The Sarabande for Piano Left Hand opens in a brooding manner, where some of the thematic material, rhythms, and chord juxtapositions almost seem to suggest a Spanish, or Moorish location.

The CD closes with the rather unusually-titled Rondo for Dancing for Two Violins and Optional ’Cello, the most recent, and, at the same time, shortest piece recorded. It’s a cheerful little Baroque-like Rondo, intended as part of an album of violin teaching pieces, and published by the Guild for Welsh Music in 1972. It comes here as a pleasant-enough stocking-filler, and an effective little encore to round everything off.

The playing from the London Chamber Ensemble (all members are identified individually on the CD) is absolutely first-rate throughout, and the recording is most faithfully balanced to capture the feel of a live performance, while still produced in the studio.
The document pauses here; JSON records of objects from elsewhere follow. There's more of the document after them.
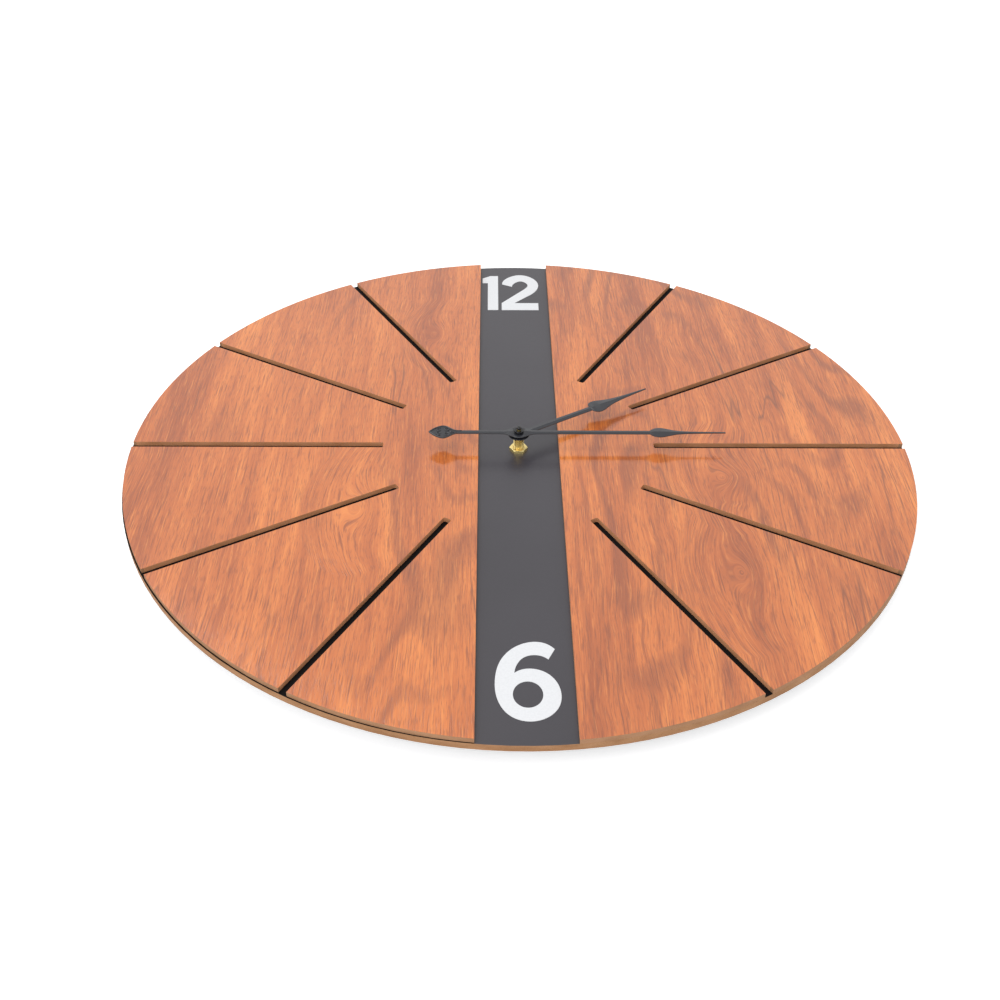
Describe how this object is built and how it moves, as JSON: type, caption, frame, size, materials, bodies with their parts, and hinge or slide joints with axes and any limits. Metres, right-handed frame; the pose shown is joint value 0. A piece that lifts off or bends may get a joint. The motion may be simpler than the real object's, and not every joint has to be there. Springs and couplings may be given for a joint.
{
  "type": "quartz wall clock",
  "caption": "Round quartz wall clock: black disc with a bare centre strip, two wood panels with radial hour slots, white 12 and 6, black spade hands, movement with hanger.",
  "frame": {"origin": "on the arbor axis, in the plane that the back of the movement rests on when the clock lies on its back", "axes": "+Z out of the dial towards the viewer, +Y towards 12 o'clock, +X towards 3 o'clock"},
  "size_m": [0.5999, 0.6, 0.0438],
  "materials": {
    "black_board": "satin black painted MDF with bare tan edge",
    "wood_laminate": "reddish wood-grain laminate on MDF, semi-gloss",
    "white_vinyl": "flat white film",
    "black_hand": "satin black painted steel",
    "brass": "polished",
    "black_plastic": "fine matt moulded",
    "white_plastic": "moulded acetal",
    "green_board": "solder-masked circuit board",
    "steel": "zinc plated",
    "iron_lamination": "annealed soft iron",
    "copper_winding": "enamelled copper wire",
    "magnet": "ground ferrite",
    "rubber": "matt",
    "nickel": "nickel plate",
    "cell_jacket": "printed jacket, no marks"
  },
  "bodies": {
    "clock_body": {"back_board": "black_board", "left_panel": "wood_laminate", "right_panel": "wood_laminate", "numeral_12": "white_vinyl", "numeral_6": "white_vinyl", "rubber_gasket": "rubber", "hex_nut": "brass", "threaded_bushing": "brass", "movement_case": "black_plastic", "movement_cover": "black_plastic", "train_plate": "white_plastic", "hanger_strap": "steel", "stator": "iron_lamination", "coil_core": "iron_lamination", "coil_bobbin": "white_plastic", "coil_winding": "copper_winding", "circuit_board": "green_board", "chip_blob": "black_plastic", "quartz_crystal": "nickel", "positive_contact": "nickel", "negative_contact": "nickel"},
    "minute": {"minute_arbor": "brass", "minute_hand": "black_hand", "minute_hand_collet": "black_hand", "hand_nut": "black_hand"},
    "hour": {"hour_wheel": "white_plastic", "hour_hand_collet": "black_hand", "hour_hand": "black_hand"},
    "motion": {"motion_wheel": "white_plastic"},
    "knob": {"setting_knob": "white_plastic"},
    "centre": {"centre_wheel": "white_plastic"},
    "third": {"third_wheel": "white_plastic"},
    "seconds": {"seconds_wheel": "steel", "arbor_cap": "black_plastic"},
    "intermediate": {"intermediate_wheel": "white_plastic"},
    "rotor": {"rotor_pinion": "white_plastic", "rotor_magnet": "magnet"},
    "cell": {"battery": "cell_jacket"}
  },
  "joints": [
    {"name": "minute_turn", "type": "hinge", "parent": "clock_body", "child": "minute", "pos_m": [0, 0, 0.008], "axis": [0, 0, -1], "continuous": true},
    {"name": "hour_turn", "type": "hinge", "parent": "clock_body", "child": "hour", "pos_m": [0, 0, 0.008], "axis": [0, 0, -1], "continuous": true},
    {"name": "motion_turn", "type": "hinge", "parent": "clock_body", "child": "motion", "pos_m": [0.00727, 0.0042, 0.008], "axis": [0, 0, -1], "continuous": true},
    {"name": "knob_turn", "type": "hinge", "parent": "clock_body", "child": "knob", "pos_m": [0.01457, 0.0008, 0.008], "axis": [0, 0, -1], "continuous": true},
    {"name": "seconds_turn", "type": "hinge", "parent": "clock_body", "child": "seconds", "pos_m": [0, 0, 0.008], "axis": [0, 0, -1], "continuous": true},
    {"name": "centre_turn", "type": "hinge", "parent": "clock_body", "child": "centre", "pos_m": [0, 0, 0.008], "axis": [0, 0, -1], "continuous": true},
    {"name": "third_turn", "type": "hinge", "parent": "clock_body", "child": "third", "pos_m": [-0.00918, 0, 0.008], "axis": [0, 0, -1], "continuous": true},
    {"name": "intermediate_turn", "type": "hinge", "parent": "clock_body", "child": "intermediate", "pos_m": [0, 0.0084, 0.008], "axis": [0, 0, -1], "continuous": true},
    {"name": "rotor_turn", "type": "hinge", "parent": "clock_body", "child": "rotor", "pos_m": [0, 0.0144, 0.008], "axis": [0, 0, -1], "continuous": true},
    {"name": "battery_slide", "type": "slide", "parent": "clock_body", "child": "cell", "axis": [0, 0, -1], "range_m": [0, 0.018]}
  ],
  "couplings": [
    {"joint": "hour_turn", "follows": "minute_turn", "ratio": 0.083333},
    {"joint": "motion_turn", "follows": "minute_turn", "ratio": -0.33333},
    {"joint": "knob_turn", "follows": "minute_turn", "ratio": 1.2},
    {"joint": "centre_turn", "follows": "seconds_turn", "ratio": 0.016667},
    {"joint": "third_turn", "follows": "seconds_turn", "ratio": -0.13333},
    {"joint": "intermediate_turn", "follows": "seconds_turn", "ratio": -6},
    {"joint": "rotor_turn", "follows": "seconds_turn", "ratio": 30}
  ]
}
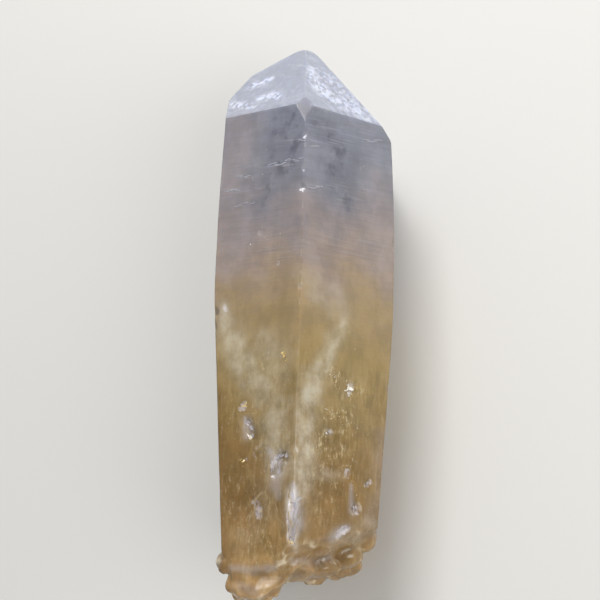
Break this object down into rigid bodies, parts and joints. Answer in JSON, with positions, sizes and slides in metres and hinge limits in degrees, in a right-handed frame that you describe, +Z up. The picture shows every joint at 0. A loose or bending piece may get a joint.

Mitchell’s solo contribution on the violin is second to none, where she plays throughout with a highly-studied and totally idiomatic feeling for the composer’s eminently-emotional style which, of course, adds considerably to the success of this debut recording. But in her alternative role as director, she so evidently communicates her quite-recent love for, and heartfelt appreciation of Williams, and her chamber music in particular, to which each of her co-performers appears totally sympathetic, and equally committed.

Whether you listen to the whole disc in one go, or pick a few works to sample, this CD is very hard to put down, and will undoubtedly encourage you to investigate more of Grace Williams’s larger-scale works in other genres, and soon come to realise that there is far more to Wales’s foremost female composer than a Fantasia on indigenous nursery tunes might suggest.

The informative and helpful CD booklet in English and Welsh is also down to Madeleine Mitchell, so perhaps in summing up this highly-desirable release on the Naxos label, it might be most apt to say ‘Iechyd da’ (‘cheers’) to her for the vital part she has played in introducing the undeniably-attractive chamber music of Grace Williams to music-lovers everywhere.